Your objective — Copy exactly the lines from the one containing "# Roof boards and felt" to the one containing "imported = [obj", both lines included, and nothing else.

# # #

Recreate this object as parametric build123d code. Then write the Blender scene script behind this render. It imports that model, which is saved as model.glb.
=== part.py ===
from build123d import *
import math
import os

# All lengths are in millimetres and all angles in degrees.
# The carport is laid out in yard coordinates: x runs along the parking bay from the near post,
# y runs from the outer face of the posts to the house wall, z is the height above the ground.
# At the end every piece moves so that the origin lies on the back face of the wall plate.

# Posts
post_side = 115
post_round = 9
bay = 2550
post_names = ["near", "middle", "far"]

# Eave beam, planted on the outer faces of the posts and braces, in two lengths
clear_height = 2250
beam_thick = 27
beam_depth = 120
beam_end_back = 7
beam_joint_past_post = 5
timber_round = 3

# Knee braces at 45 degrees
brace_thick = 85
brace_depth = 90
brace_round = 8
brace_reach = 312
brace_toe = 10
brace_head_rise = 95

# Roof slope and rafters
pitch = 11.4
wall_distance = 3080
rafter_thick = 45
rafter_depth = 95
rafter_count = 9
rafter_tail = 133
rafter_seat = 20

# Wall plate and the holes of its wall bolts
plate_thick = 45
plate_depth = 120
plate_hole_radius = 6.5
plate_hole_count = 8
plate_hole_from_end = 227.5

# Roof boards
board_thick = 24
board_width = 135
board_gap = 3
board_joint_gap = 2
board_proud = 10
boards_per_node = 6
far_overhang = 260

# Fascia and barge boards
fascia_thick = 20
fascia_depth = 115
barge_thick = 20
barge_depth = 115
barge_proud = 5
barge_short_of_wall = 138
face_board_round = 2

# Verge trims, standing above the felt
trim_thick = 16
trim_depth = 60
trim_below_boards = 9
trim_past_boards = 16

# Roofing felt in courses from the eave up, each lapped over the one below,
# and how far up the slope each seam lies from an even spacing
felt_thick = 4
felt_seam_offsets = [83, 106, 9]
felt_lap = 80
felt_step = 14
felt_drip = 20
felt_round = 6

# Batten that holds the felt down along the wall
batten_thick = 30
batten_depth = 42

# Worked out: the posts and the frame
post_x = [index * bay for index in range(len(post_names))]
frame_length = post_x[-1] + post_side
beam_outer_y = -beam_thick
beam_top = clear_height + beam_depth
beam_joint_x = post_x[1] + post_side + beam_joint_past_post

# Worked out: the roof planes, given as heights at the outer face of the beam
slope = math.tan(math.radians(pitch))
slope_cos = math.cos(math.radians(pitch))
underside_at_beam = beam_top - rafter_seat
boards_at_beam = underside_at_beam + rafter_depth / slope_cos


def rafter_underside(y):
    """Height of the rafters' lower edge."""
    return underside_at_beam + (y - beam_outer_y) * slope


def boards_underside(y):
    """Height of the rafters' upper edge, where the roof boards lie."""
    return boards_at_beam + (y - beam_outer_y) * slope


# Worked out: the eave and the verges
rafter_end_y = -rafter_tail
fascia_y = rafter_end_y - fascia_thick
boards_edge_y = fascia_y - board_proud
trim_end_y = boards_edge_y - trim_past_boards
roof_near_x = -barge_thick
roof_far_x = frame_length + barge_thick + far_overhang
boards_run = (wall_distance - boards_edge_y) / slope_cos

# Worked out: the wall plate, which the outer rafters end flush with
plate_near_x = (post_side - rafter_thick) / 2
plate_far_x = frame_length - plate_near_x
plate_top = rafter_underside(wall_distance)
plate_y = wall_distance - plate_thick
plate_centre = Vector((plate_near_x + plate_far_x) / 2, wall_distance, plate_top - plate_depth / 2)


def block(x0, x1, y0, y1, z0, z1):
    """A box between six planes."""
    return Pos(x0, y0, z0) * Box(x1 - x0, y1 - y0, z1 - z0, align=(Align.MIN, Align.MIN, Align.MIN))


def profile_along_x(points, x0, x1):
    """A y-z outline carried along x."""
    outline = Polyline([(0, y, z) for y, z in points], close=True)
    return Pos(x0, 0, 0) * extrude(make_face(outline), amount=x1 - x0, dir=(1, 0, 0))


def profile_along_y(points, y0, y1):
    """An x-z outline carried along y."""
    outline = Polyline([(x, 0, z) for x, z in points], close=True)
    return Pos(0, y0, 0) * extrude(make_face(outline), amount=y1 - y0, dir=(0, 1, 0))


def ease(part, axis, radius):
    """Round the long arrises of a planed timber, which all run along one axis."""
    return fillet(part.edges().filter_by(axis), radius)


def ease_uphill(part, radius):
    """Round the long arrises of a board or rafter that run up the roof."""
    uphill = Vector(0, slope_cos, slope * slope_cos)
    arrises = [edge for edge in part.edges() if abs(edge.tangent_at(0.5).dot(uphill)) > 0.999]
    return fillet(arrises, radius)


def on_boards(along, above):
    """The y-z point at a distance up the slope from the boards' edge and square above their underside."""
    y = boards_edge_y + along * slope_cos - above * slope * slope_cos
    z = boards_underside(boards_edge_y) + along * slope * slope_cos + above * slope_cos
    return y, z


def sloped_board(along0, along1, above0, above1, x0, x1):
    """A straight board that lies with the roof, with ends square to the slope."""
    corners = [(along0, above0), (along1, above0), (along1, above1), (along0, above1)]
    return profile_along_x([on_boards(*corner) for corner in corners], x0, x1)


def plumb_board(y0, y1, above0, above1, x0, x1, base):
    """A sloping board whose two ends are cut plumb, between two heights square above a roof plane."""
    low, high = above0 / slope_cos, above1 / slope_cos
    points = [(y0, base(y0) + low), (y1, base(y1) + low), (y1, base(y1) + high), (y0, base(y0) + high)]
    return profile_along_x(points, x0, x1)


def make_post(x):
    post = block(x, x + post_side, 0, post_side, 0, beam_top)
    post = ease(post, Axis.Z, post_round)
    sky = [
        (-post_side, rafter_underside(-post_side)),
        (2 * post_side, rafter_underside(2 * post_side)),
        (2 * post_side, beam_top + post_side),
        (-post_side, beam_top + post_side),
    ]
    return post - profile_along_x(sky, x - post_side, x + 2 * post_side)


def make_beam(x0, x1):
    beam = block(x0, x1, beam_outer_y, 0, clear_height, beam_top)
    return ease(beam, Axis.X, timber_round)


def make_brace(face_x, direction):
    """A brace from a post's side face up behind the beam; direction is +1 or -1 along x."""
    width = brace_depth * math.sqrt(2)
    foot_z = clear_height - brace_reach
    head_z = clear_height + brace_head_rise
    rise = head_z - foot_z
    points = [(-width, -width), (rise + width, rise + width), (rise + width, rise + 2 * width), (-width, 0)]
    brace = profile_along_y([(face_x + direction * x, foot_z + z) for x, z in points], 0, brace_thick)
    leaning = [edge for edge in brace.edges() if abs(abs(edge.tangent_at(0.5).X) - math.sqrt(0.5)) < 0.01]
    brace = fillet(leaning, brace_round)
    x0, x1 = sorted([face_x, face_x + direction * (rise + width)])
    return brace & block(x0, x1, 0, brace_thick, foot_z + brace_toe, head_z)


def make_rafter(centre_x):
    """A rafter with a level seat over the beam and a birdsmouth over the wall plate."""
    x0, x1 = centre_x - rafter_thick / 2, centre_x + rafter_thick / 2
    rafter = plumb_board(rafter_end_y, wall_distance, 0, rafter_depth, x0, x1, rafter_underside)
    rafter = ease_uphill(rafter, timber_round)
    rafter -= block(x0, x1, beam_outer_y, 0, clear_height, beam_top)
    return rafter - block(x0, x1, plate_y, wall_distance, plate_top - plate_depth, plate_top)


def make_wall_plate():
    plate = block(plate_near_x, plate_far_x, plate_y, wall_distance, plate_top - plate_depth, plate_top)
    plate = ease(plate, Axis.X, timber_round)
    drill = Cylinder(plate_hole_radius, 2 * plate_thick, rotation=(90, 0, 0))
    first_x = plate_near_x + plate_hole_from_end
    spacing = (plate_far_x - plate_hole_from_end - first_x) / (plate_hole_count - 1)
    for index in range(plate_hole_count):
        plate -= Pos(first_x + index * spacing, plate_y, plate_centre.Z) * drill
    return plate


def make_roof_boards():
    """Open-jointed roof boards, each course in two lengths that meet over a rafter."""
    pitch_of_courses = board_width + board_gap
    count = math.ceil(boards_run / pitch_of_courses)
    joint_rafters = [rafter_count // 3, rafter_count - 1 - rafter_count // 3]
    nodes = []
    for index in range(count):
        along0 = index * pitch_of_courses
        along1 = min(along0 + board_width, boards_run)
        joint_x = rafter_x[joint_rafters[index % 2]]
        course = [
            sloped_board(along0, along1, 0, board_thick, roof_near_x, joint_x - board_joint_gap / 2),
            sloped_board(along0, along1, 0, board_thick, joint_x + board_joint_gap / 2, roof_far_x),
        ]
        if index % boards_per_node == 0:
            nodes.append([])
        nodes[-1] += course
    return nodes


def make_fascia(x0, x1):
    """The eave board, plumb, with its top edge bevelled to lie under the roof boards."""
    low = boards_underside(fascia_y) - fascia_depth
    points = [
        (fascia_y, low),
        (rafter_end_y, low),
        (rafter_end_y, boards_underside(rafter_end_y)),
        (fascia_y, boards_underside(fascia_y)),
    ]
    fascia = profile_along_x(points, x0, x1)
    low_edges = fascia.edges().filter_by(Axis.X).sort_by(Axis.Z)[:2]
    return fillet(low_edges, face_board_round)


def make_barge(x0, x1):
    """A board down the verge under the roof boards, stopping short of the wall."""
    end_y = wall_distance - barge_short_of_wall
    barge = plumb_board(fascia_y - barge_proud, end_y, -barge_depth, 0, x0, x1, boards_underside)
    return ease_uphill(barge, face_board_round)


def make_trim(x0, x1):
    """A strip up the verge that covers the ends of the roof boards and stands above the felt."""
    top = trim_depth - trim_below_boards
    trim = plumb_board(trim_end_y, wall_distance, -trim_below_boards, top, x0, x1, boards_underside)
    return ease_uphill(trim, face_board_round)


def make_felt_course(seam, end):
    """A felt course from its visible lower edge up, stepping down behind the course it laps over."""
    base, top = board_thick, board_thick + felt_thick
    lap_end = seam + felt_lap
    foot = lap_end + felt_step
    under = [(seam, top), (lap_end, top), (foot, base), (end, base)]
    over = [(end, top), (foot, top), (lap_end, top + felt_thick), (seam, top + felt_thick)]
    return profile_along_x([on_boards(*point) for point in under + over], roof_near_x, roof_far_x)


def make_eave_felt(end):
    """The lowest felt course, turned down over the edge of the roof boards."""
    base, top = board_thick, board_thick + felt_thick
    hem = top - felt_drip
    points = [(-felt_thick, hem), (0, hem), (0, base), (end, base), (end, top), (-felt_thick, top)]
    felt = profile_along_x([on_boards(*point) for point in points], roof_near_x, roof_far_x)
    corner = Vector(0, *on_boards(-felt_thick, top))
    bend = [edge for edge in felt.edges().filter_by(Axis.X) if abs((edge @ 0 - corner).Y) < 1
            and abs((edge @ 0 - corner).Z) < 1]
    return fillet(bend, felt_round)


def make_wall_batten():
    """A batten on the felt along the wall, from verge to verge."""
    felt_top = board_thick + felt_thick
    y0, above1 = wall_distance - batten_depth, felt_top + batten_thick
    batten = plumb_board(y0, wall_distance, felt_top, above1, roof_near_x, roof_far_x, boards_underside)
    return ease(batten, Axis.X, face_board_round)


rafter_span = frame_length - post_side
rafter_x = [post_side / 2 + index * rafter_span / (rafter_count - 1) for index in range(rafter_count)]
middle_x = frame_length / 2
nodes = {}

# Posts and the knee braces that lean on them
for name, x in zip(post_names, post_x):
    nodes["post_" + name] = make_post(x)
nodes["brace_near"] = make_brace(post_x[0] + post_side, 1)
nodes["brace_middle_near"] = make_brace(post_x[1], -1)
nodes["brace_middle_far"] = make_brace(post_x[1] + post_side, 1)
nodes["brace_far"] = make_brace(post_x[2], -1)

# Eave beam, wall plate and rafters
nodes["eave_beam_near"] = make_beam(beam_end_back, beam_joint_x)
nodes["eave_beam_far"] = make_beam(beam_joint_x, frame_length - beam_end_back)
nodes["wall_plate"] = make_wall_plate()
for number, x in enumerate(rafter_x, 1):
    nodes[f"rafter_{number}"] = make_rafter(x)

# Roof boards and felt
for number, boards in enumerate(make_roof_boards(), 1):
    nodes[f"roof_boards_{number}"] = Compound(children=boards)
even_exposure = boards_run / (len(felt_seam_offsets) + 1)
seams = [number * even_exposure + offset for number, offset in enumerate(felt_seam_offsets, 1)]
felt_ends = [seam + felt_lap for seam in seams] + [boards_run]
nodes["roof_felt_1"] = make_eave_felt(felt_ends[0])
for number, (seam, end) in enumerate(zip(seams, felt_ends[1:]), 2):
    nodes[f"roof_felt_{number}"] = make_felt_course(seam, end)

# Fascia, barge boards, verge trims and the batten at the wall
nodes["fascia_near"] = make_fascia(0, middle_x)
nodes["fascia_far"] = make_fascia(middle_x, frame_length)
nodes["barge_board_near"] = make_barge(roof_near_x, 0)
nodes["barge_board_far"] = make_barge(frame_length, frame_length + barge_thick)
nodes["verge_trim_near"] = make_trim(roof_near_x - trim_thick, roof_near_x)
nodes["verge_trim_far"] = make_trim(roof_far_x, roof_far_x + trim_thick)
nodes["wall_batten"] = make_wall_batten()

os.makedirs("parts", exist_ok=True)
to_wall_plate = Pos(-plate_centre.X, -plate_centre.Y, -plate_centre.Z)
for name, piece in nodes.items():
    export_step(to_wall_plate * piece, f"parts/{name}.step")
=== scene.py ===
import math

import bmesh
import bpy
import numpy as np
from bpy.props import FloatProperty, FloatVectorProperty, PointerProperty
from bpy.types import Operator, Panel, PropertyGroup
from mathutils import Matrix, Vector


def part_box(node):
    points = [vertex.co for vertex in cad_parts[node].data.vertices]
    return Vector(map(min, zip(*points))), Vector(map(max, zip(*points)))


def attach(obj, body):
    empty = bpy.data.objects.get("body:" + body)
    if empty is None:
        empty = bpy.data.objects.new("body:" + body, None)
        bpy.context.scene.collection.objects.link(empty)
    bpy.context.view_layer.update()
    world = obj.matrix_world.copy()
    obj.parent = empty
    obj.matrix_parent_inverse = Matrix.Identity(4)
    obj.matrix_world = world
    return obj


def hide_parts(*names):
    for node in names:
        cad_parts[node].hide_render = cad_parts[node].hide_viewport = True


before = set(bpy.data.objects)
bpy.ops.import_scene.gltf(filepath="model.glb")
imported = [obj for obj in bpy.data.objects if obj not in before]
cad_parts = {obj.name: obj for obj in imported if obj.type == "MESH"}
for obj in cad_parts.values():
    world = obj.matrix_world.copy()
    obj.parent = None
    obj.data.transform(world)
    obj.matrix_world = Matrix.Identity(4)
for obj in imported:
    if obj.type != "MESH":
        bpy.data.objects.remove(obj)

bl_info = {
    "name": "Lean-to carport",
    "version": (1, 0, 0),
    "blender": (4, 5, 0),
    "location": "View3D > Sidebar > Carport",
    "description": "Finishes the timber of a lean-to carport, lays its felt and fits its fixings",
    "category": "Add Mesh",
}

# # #

Exercise result —
# Roof boards and felt
for number, boards in enumerate(make_roof_boards(), 1):
    nodes[f"roof_boards_{number}"] = Compound(children=boards)
even_exposure = boards_run / (len(felt_seam_offsets) + 1)
seams = [number * even_exposure + offset for number, offset in enumerate(felt_seam_offsets, 1)]
felt_ends = [seam + felt_lap for seam in seams] + [boards_run]
nodes["roof_felt_1"] = make_eave_felt(felt_ends[0])
for number, (seam, end) in enumerate(zip(seams, felt_ends[1:]), 2):
    nodes[f"roof_felt_{number}"] = make_felt_course(seam, end)

# Fascia, barge boards, verge trims and the batten at the wall
nodes["fascia_near"] = make_fascia(0, middle_x)
nodes["fascia_far"] = make_fascia(middle_x, frame_length)
nodes["barge_board_near"] = make_barge(roof_near_x, 0)
nodes["barge_board_far"] = make_barge(frame_length, frame_length + barge_thick)
nodes["verge_trim_near"] = make_trim(roof_near_x - trim_thick, roof_near_x)
nodes["verge_trim_far"] = make_trim(roof_far_x, roof_far_x + trim_thick)
nodes["wall_batten"] = make_wall_batten()

os.makedirs("parts", exist_ok=True)
to_wall_plate = Pos(-plate_centre.X, -plate_centre.Y, -plate_centre.Z)
for name, piece in nodes.items():
    export_step(to_wall_plate * piece, f"parts/{name}.step")
=== scene.py ===
import math

import bmesh
import bpy
import numpy as np
from bpy.props import FloatProperty, FloatVectorProperty, PointerProperty
from bpy.types import Operator, Panel, PropertyGroup
from mathutils import Matrix, Vector


def part_box(node):
    points = [vertex.co for vertex in cad_parts[node].data.vertices]
    return Vector(map(min, zip(*points))), Vector(map(max, zip(*points)))


def attach(obj, body):
    empty = bpy.data.objects.get("body:" + body)
    if empty is None:
        empty = bpy.data.objects.new("body:" + body, None)
        bpy.context.scene.collection.objects.link(empty)
    bpy.context.view_layer.update()
    world = obj.matrix_world.copy()
    obj.parent = empty
    obj.matrix_parent_inverse = Matrix.Identity(4)
    obj.matrix_world = world
    return obj


def hide_parts(*names):
    for node in names:
        cad_parts[node].hide_render = cad_parts[node].hide_viewport = True


before = set(bpy.data.objects)
bpy.ops.import_scene.gltf(filepath="model.glb")
imported = [obj for obj in bpy.data.objects if obj not in before]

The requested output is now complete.